The honest version of "do not trust us" is: ask for the quote and verify it against vendor roots you fetched independently.

curl -X POST https://phantom.codes/v1/inference-attest \
  -H "Authorization: Bearer $OPENAI_API_KEY" \
  -d '{"inference_id":"chatcmpl-..."}' \
  | jq '.tdx_quote, .gpu_attestation'

The TDX quote is binary. Decode it with Intel's DCAP libraries or any open-source TDX verifier. Match mr_td against the expected enclave image hash for the model you called. Walk the cert chain to Intel's root. Verify the ECDSA signature.

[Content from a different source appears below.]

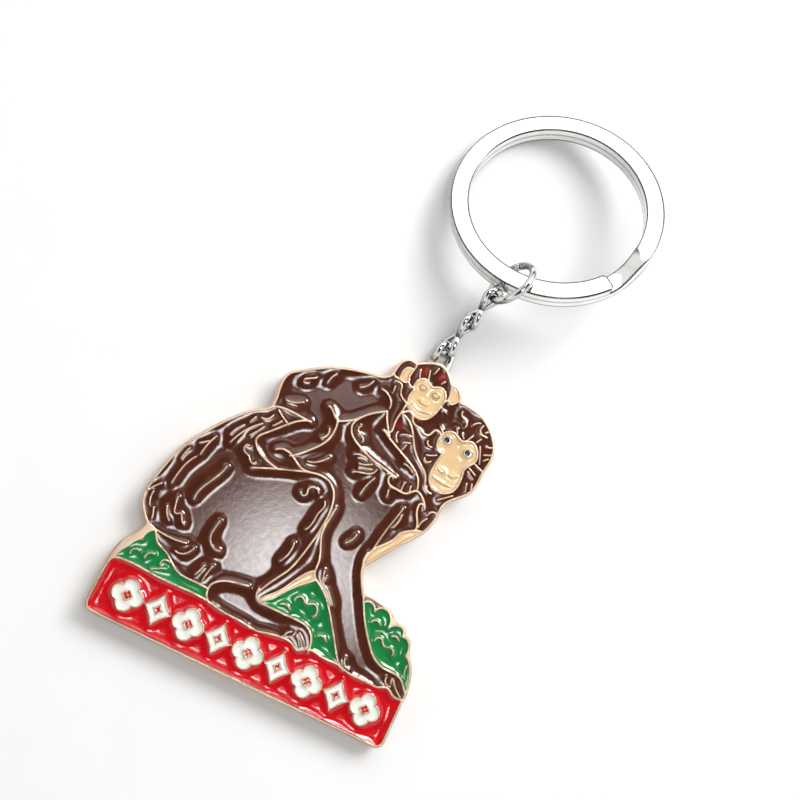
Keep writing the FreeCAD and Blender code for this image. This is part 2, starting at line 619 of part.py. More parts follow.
def rounded_loop(corners, radius):
    """A closed run of straight edges and tangent arcs, parted by the butt joint in its first side."""
    edges = []
    count = len(corners)
    tangent_points = []
    for i in range(count):
        before, here, after = corners[i - 1], corners[i], corners[(i + 1) % count]
        back = (before - here).normalize()
        ahead = (after - here).normalize()
        half_turn = (math.pi - back.getAngle(ahead)) / 2
        reach = radius * math.tan(half_turn)
        to_centre = (back + ahead).normalize() * (radius / math.cos(half_turn))
        middle = here + to_centre - (back + ahead).normalize() * radius
        tangent_points.append((here + back * reach, middle, here + ahead * reach))
    for i in range(count):
        start, middle, end = tangent_points[i]
        edges.append(Part.Arc(start, middle, end).toShape())
        next_start = tangent_points[(i + 1) % count][0]
        if i < count - 1:
            edges.append(Part.LineSegment(end, next_start).toShape())
        else:
            along = (next_start - end).normalize()
            half = (next_start - end).Length / 2 - size("butt_gap") / 2
            edges.insert(0, Part.LineSegment(next_start - along * half, next_start).toShape())
            edges.append(Part.LineSegment(end, end + along * half).toShape())
    return Part.Wire(edges)


def sweep_round(name, path, wire_diameter):
    """A round wire along a path, its diameter tied to the sheet."""
    start = path.OrderedVertexes[0].Point
    along = path.OrderedEdges[0].tangentAt(path.OrderedEdges[0].FirstParameter)
    spine = hold_shape(f"{name}_path", path)
    section = doc.addObject("Part::Circle", f"{name}_section")
    section.Placement = Placement(start, Rotation(UP, along))
    section.setExpression("Radius", f"sizes.{wire_diameter} / 2")
    tube = doc.addObject("Part::Sweep", name)
    tube.Sections = [section]
    tube.Spine = (spine, [f"Edge{i + 1}" for i in range(len(path.Edges))])
    tube.Solid = True
    tube.Frenet = False
    tube.Transition = "Right corner"
    return tube


def link_path(low_twist, high_twist):
    """A link's centre line: y runs from the wire of its near end to that of its far end."""
    half = (size("link_width") - size("link_wire")) / 2
    length = size("link_length") - size("link_wire")
    low = Rotation(Vector(0, 1, 0), low_twist)
    high = Rotation(Vector(0, 1, 0), high_twist)
    corners = [
        low.multVec(Vector(-half, 0, 0)),
        low.multVec(Vector(half, 0, 0)),
        high.multVec(Vector(half, 0, 0)) + Vector(0, length, 0),
        high.multVec(Vector(-half, 0, 0)) + Vector(0, length, 0),
    ]
    return rounded_loop(corners, size("link_corner"))


def aim(heading, rise):
    """Turns local Y to a heading in the XY plane and then up by a rise, keeping local X level."""
    return Rotation(UP, heading - 90) * Rotation(Vector(1, 0, 0), rise)


def build_chain():
    """Three links from the lug outwards; gives the point where the next ring hangs in the last."""
    at = charm_place().multVec(Vector(size("lug_u"), size("lug_v"), size("lug_axis_height")))
    step = size("link_length") - 2 * size("link_wire") - size("link_play")
    far_twist = size("link_far_twist")
    near_twist = far_twist + size("link_turn")
    twists = {1: (0.0, far_twist), 2: (near_twist, far_twist), 3: (near_twist, size("link_3_far_twist"))}
    for number, (near, far) in twists.items():
        turn = aim(size(f"link_{number}_heading"), size(f"link_{number}_rise"))
        link = sweep_round(f"link_{number}", link_path(near, far), "link_wire")
        link.Placement = Placement(at, turn)
        add_subpart(link, f"chain_link_{number}")
        # each link hangs a little to one side and low in the one before it
        side, drop = size(f"link_{number}_side"), size(f"link_{number}_drop")
        at = at + turn.multVec(Vector(side, step, -drop))
    return at


def build_jump_ring(bearing):
    """The round ring that the last link and the split ring hang in; gives its centre."""
    ring = doc.addObject("Part::Torus", "jump")
    bind(
        ring,
        Radius1="(sizes.jump_outside - sizes.jump_wire) / 2",
        Radius2="sizes.jump_wire / 2",
        Angle3="360 - 360 * sizes.butt_gap / (3.14159 * (sizes.jump_outside - sizes.jump_wire))",
    )
    reach = (size("jump_outside") - size("jump_wire")) / 2
    slack = (size("jump_wire") - size("link_wire")) / 2
    turn = aim(size("jump_heading"), size("jump_rise")) * Rotation(Vector(0, 1, 0), size("jump_roll"))
    centre = bearing + turn.multVec(Vector(0, reach - slack, 0))
    # the butt joint is turned clear of both neighbours
    ring.Placement = Placement(centre, turn * Rotation(UP, size("jump_butt_at")))
    add_subpart(ring, "jump_ring")
    return centre


def split_ring_path(out_from_middle):
    """Two turns about Z: a lower one, a joggle up, and an upper one that ends beside the joggle.

    The wire rolls a little as it rises, so its outer edge, which this also draws, leads its middle."""
    radius = (size("ring_outside") - size("ring_band")) / 2
    level = (size("ring_turn") + size("ring_gap")) / 2
    joggle = math.radians(size("ring_joggle"))
    most_roll = math.radians(size("ring_joggle_roll"))

    def at(angle, height, roll=0.0):
        reach = radius + out_from_middle * math.cos(roll)
        lift = out_from_middle * math.sin(roll)
        return Vector(reach * math.cos(angle), reach * math.sin(angle), height + lift)

    turn_end = 2 * math.pi - joggle
    lower = Part.Arc(at(0, -level), at(turn_end / 2, -level), at(turn_end, -level))
    rise = Part.BSplineCurve()
    steps = 12
    points = []
    for i in range(steps + 1):
        part_way = i / steps
        height = -level * math.cos(math.pi * part_way)
        roll = most_roll * math.sin(math.pi * part_way) ** 2
        points.append(at(turn_end + joggle * part_way, height, roll))
    tangents = [Vector(-math.sin(turn_end), math.cos(turn_end), 0), Vector(0, 1, 0)]
    rise.interpolate(Points=points, InitialTangent=tangents[0], FinalTangent=tangents[1])
    upper = Part.Arc(at(0, level), at(turn_end / 2, level), at(turn_end, level))
    return Part.Wire([lower.toShape(), rise.toShape(), upper.toShape()])


def build_split_ring(bearing):
    """The flat-wire key ring, leaning as it lies with one side on the table."""
    radius = (size("ring_outside") - size("ring_band")) / 2
    level = (size("ring_turn") + size("ring_gap")) / 2
    band, turn_thick = size("ring_band"), size("ring_turn")
    inside, outside = radius - band / 2, radius + band / 2
    bottom, top = -level - turn_thick / 2, -level + turn_thick / 2
    section = Part.makePolygon(
        [
            Vector(inside, 0, bottom),
            Vector(outside, 0, bottom),
            Vector(outside, 0, top),
            Vector(inside, 0, top),
            Vector(inside, 0, bottom),
        ]
    )
    sweep = Part.BRepOffsetAPI.MakePipeShell(split_ring_path(0.0))
    sweep.setAuxiliarySpine(split_ring_path(band / 2), False, 0)
    sweep.add(section)
    sweep.build()
    sweep.makeSolid()
    body = sweep.shape()
    cut_ends = sweep.firstShape().Edges + sweep.lastShape().Edges
    tips = [edge for edge in cut_ends if abs(edge.tangentAt(edge.FirstParameter).z) > 0.99]
    body = body.makeFillet(size("ring_tip_radius"), tips)

    ring = hold_shape("key_ring", body)
    lean = size("ring_lean")
    across = Rotation(UP, size("ring_lean_heading")).multVec(Vector(0, 1, 0))
    tilt = Rotation(across, lean)
    hang = size("ring_hang")
    outward = tilt.multVec(Rotation(UP, hang).multVec(Vector(1, 0, 0)))
    centre = bearing - outward * (radius - size("ring_band_offset"))
    ring.Placement = Placement(centre, tilt * Rotation(UP, size("ring_tip_at") + size("ring_joggle")))
    add_subpart(ring, "split_ring")


# ---------------------------------------------------------------- make, check and write


def check_all():
    """Stop on any object that failed to build, and on any sub-part that isn't a sound solid."""
    for thing in doc.Objects:
        if "Invalid" in thing.State or "Error" in thing.State:
            raise RuntimeError(f"{thing.Name} failed: {thing.State}")
    for thing in subparts:
        shape = thing.Shape
        if shape.isNull() or not shape.isValid() or not shape.Solids:
            raise RuntimeError(f"{thing.Label} has no sound solid")
        print(f"{thing.Label:28s} solids {len(shape.Solids):3d} volume {shape.Volume:9.2f}")


build_charm()
chain_end = build_chain()
jump_centre = build_jump_ring(chain_end)
build_split_ring(jump_centre)
doc.recompute()
check_all()

os.makedirs("parts", exist_ok=True)
for piece in subparts:
    piece.Shape.exportStep(os.path.join("parts", piece.Label + ".step"))
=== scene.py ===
"""Looks of the enamelled charm key ring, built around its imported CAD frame."""

import math

import bmesh
import bpy
import numpy as np
from mathutils import Euler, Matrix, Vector, kdtree
from mathutils.bvhtree import BVHTree
from mathutils.geometry import delaunay_2d_cdt


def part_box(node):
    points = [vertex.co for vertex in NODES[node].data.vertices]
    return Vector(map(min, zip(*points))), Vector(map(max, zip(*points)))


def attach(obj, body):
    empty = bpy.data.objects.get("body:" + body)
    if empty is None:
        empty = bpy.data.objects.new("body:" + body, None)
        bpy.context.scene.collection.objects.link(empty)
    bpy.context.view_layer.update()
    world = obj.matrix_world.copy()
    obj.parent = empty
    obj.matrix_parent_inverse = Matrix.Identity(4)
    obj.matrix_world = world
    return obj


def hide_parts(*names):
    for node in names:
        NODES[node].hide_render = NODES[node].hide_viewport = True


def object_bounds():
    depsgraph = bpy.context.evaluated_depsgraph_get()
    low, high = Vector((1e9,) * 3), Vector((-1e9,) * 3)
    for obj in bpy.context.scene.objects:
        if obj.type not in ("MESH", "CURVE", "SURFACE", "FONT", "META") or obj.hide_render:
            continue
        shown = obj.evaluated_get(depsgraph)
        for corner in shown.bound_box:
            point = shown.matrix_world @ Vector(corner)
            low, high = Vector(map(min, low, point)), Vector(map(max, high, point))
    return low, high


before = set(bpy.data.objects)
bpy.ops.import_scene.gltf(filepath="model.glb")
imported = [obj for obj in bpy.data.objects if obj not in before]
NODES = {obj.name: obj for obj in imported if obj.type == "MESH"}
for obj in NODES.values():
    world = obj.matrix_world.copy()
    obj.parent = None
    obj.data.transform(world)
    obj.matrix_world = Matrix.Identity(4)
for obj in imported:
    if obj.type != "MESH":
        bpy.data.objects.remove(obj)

CAD_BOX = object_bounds()
MM = 0.001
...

For the GPU side, use NVIDIA's NVTrust verifier or the open-source NRAS (NVIDIA Remote Attestation Service) client. Same idea: decode, check signature, walk chain to NVIDIA's root, compare measurements against expected.

This is not casual work. Most users will not do it. The point is that the data is available, the verification is mathematical, and no trust in Phantom is required at any step.

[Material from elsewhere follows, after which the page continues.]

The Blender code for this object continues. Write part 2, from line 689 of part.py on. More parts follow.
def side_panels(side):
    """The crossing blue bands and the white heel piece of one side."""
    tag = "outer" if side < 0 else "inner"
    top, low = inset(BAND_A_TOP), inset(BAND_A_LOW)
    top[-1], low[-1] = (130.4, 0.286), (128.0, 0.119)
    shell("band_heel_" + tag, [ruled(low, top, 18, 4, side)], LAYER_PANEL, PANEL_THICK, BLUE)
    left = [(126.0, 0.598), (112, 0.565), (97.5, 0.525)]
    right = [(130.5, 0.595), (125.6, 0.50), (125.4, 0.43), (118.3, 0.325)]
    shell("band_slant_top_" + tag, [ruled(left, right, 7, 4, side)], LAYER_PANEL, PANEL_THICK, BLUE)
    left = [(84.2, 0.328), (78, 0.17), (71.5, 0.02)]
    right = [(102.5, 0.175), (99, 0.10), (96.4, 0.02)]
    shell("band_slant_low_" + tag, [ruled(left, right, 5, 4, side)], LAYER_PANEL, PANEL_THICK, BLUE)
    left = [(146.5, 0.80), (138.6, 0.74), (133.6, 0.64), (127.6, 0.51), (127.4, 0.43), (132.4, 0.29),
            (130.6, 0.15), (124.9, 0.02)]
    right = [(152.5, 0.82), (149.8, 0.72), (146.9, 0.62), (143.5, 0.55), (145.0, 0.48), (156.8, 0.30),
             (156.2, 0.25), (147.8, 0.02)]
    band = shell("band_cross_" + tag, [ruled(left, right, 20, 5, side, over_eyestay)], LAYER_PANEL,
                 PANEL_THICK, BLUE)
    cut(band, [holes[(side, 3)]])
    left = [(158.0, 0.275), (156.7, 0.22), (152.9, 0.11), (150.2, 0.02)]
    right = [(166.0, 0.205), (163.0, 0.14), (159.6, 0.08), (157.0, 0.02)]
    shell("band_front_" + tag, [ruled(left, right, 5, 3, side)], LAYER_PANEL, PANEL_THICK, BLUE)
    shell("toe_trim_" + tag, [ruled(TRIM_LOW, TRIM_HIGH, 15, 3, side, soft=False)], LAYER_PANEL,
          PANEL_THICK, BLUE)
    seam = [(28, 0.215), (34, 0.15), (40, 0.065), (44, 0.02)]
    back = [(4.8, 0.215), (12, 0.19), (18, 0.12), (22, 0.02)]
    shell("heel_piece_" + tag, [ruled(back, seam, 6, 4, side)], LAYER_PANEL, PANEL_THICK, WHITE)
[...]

▸ Why Phantom can't lie about this

If Phantom claimed TEE-attested inference but actually ran inference on a normal cloud GPU, the TDX quote would not verify. The signature would not match Intel's root cert. There is no way to forge that without breaking Intel's CPU-internal signing key, which would be the most expensive supply-chain compromise in history.

Phantom could route a quote from a legitimate TD that ran a totally different model. The report_data binding to the inference ID, plus the model-image hash in mr_td, makes that detectable. The user has to actually check those values.

The honest disclaimer: Phantom's claim about the proxy itself ("we hold no logs", "no IP retention") is policy, not hardware. The claim about upstream inference ("ran inside a TEE on this hardware with this code") is hardware. Different trust levels. We do not conflate them.